Experimenting With Digital Approaches to Understanding Literature

 

UC Santa Barbara Undergraduate Course

Instructors: Alan Liu & Jamal Russell

Winter 2018 MW 12:30 PM - 1:45 PM, SH 2635

 Office Hours  Alan Liu — W 2-3, South Hall 2521
 

Jamal Russell —  M W 2p-4p; T R 10:30a-3:30p, South Hall 2509

 

Digital technologies and methods have recently become important in the humanities as scholars use the new tools not only to help read and write about literary, historical, and artistic materials in traditional ways but in new ways influenced--not just communicated by--the new media forms.

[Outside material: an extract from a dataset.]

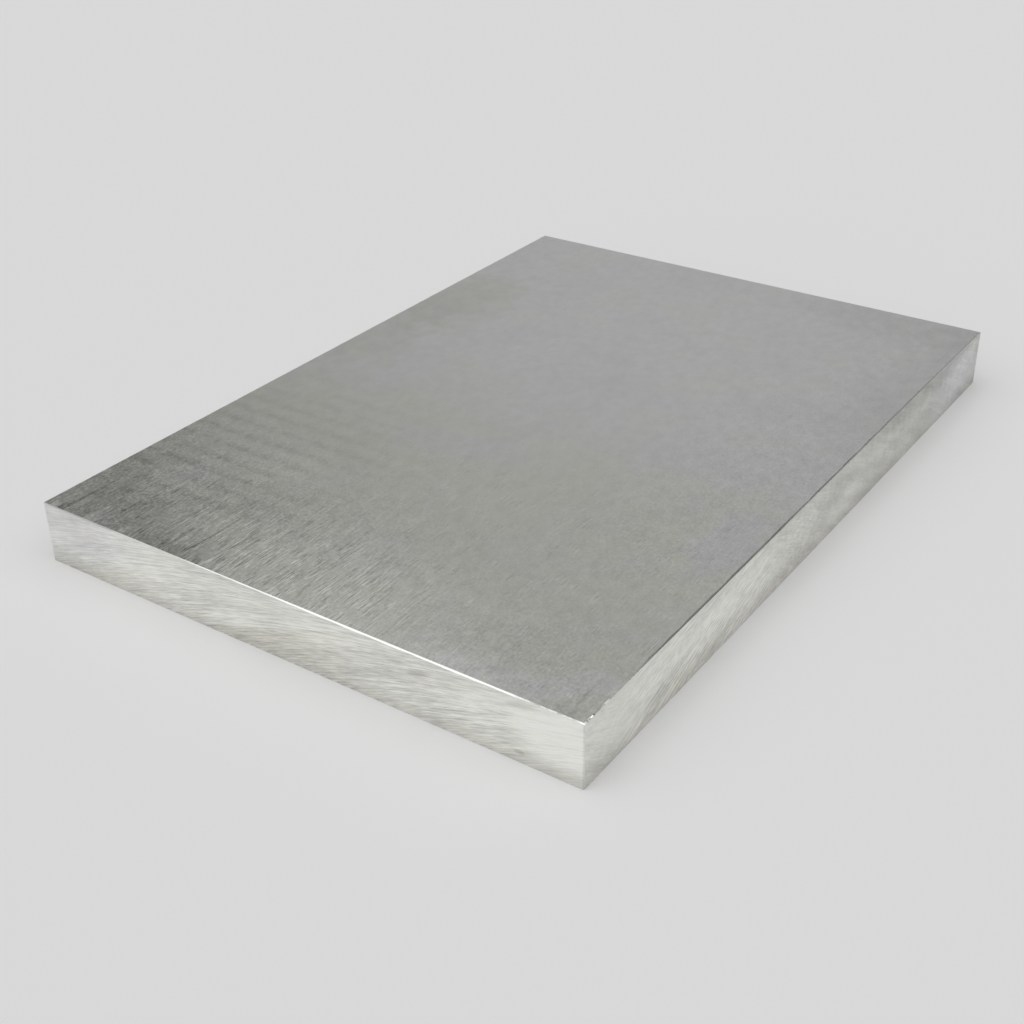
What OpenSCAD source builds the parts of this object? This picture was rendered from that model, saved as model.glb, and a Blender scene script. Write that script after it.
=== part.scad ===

This instance of English 149, titled Literature+, is a small-group seminar that draws on the new fields of "digital humanities," "new media studies," and "electronic literature" (E-lit) to ask students to think about, and experiment with, how new digital methods enhance the study of literature.

 

Students choose literary works and use digital methods to model, map, visualize, text-analyze, social-network-analyze, redesign as E-lit, or otherwise interpret them using new tools and media. How can such methods augment or change our understanding of literature by comparison with other methods of literary interpretation? What is the relation, for example, between "close reading" of literary texts and "distant reading" methods that identify trends in language or themes across thousands of texts?

 

The course begins with discussion of selected readings and demos of digital tools to set the stage. Readings include: Franco Moretti's Graphs, Maps, Trees and online materials related to the digital humanities, new media, and electronic literature. Demos include online or downloadable tools from a Digital Humanities Toychest (most can be used by non-programmers to create interesting projects). After the initial unit of the course, students break into teams, choose a literary work, and collaborate in workshop/lab mode to produce a proof-of-concept digital project. Collaboration will occur both face-to-face and virtually in the class wiki. Individual students also create an annotated bibliography, research reports, and a final essay reflecting on their project.

 

This course counts for the English Department's Literature and Culture specialization and also welcomes students from the College of Creative Studies and other majors.